Shokaizu [Various sea charts]
Japan Hydrographic Office
Japan Hydrographic Office,
Publication place
Publication date
Meiji 20-30 [1887-1897].


52 large folding lithograph maps (lacking Kyushu-Shikoku and Manchuria) including large world map, four large folding key charts and explanation of terms and topographical features.


Following on from the Meiji Restoration of 1868 the government established the Japan Hydrographic Department in 1871 in order to undertake detailed surveys of Japanese coastal waters as well as areas that were deemed crucial to their national interest. During the 1870s and 1880s the British Navy was regarded as the model for the development of the Japanese Navy. The Douglas mission of 1873-1879 laid the foundation of Japanese naval officer training and a British naval lieutenant John M. James, who had been surveying Japanese coastal waters, was hired to advise the Naval Ministry. British Admiralty Charts had a high reputation for accuracy and their maps were copied by the Hydrographic Department during the late 1880s. Many of the hydrographic surveys in this period were in fact operated by British surveying vessels who then supplied the information to Japan in order to build good relations. Of particular interest are the maps of Hong Kong, Taiwan, and the China Coast.
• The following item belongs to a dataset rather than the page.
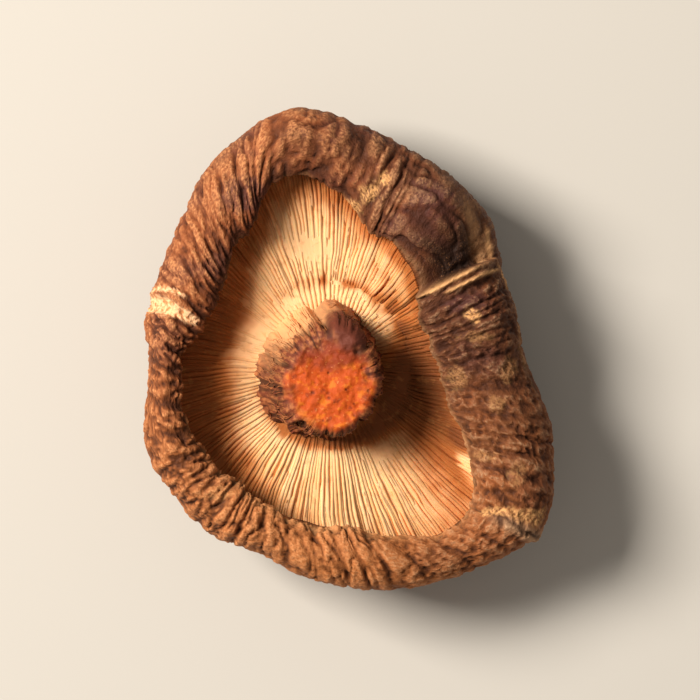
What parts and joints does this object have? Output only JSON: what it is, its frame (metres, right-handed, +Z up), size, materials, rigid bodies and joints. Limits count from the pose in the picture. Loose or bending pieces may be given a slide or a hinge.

Map 34 includes the now disputed islands of Senkaku (Diaoyutai) claimed by both China and Japan, and map 41 shows the Liancourt rocks, claimed by both Korea and Japan.

The present set of maps is accompanied by a manuscript title, 'various sea charts', which states that it belonged to the Army War College (Rikugun Daigakujo) where it was kept for "educational use". Sets of these maps are extremely rare.